As Jamelle Bouie, political writer at Slate, put it snidely: "Billionaire contemplates buying White House for himself."
The Times reporting describes Bloomberg as "galled" by the dominance of Donald Trump in the GOP race and "troubled by Hillary Clinton's stumbles and the rise of Senator Bernie Sanders" on the Democratic side.
According to one source, described as having intimate knowledge of the deliberations, Bloomberg has been thinking quietly about this for some time. However, the person is quoted as saying, "It's gone from idle chit-chat, to 'let's take a real look.'"

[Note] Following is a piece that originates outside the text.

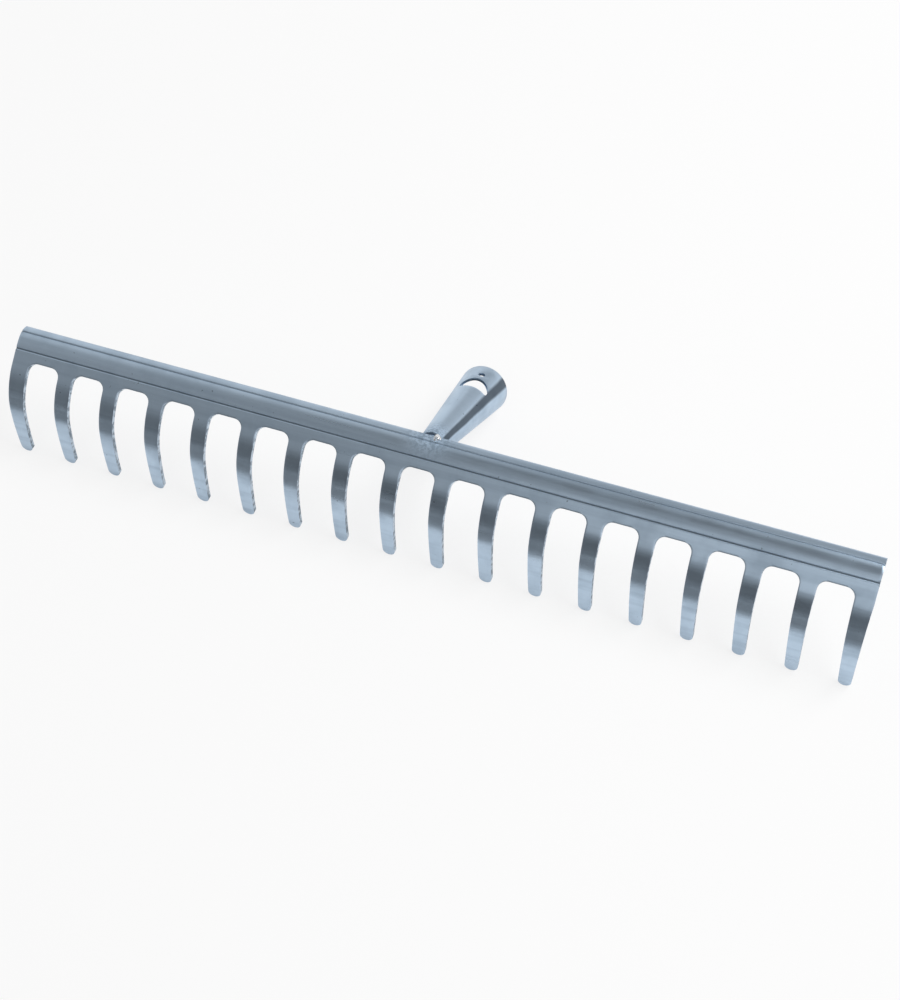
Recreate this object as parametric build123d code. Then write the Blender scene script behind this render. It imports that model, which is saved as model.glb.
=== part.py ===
from build123d import *
import math
import os

os.makedirs("parts", exist_ok=True)

# Garden rake head: a comb pressed from one zinc plated steel sheet, and a rolled tapered
# socket for the handle, welded to the back of it. Millimetres and degrees.
# +X runs along the bar, +Y from the teeth towards the mouth of the socket, +Z is up.
# The head lies as it comes to rest, on its tooth tips and on the rim of the socket,
# and the origin is on the floor under the middle of its outline.

# Comb
TEETH = 18
PITCH = 26.0
SHEET = 2.5
END_MARGIN = 5.2           # from the middle of an end tooth to the end of the bar
ROOT_WIDTH = 8.2           # tooth width where it leaves the bar
TIP_WIDTH = 6.4            # tooth width where its tip begins to round
TIP_RADIUS = 3.4
GAP_TOP = 5.4              # from the lower crease to the top of the gap between two teeth
GAP_CORNER = 4.6           # corner radius at the top of that gap

# Section of the sheet, from the back edge of its top flange to the tip of a tooth.
# A heading is the slope below level, going towards the teeth, and a bend turns it.
FLANGE_HEADING = -31.7
FLANGE_RADIUS = 9.2
FLANGE_TURN = 29.0
RIDGE_RADIUS = 3.5
RIDGE_TURN = 8.5
CROWN_RADIUS = 10.4        # the bead is rounder beside the flange, flatter beside the web
CROWN_TURN = 17.5
SIDE_RADIUS = 31.4
SIDE_TURN = 10.5
WEB_RUN = 10.2
BEND_RADIUS = 33.3
BEND_TURN = 43.5
POINT_RADIUS = 172.0
POINT_TURN = 9.6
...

A third-party independent has never won a presidential race in the United States, but as the Guardian notes, they have arguably made their impacts felt:
"In 1912 former president Theodore Roosevelt ran a popular campaign but split the votes of progressives and Republicans, helping Democrat Woodrow Wilson to victory.
"More recently, Texas businessman Ross Perot has been credited with helping Bill Clinton win the presidency in 1992, and Ralph Nader has been accused of siphoning off votes for Democrats and helping turn the 2000 election in Republican George Bush's favor."
The Time's reporting discusses the possibility of a Sanders vs. Trump general election as perhaps the most likely scenario in which Bloomberg might consider mounting his campaign.
Ari Fleischer, former White House Press Secretary under George W. Bush, was thrilled with the idea:
A Preemptive Strike Against a Surging Sanders?
"Mike Bloomberg for president rests on the not-impossible but somewhat unlikely circumstance of either Donald Trump or Ted Cruz versus Bernie Sanders," former Pennsylvania governor Ed Rendell told the Times. Known widely as a faithful member of the Democratic Party's establishment vanguard and described by the Times as "a close ally of Mrs. Clinton's who is also a friend of Mr. Bloomberg," Rendell said that "If Hillary wins the nomination, Hillary is mainstream enough that Mike would have no chance, and Mike's not going to go on a suicide mission."
However, Rendell added that if it was Trump or Sen. Ted Cruz (R-Texas) facing off with Sanders, he might consider throwing his weight behind.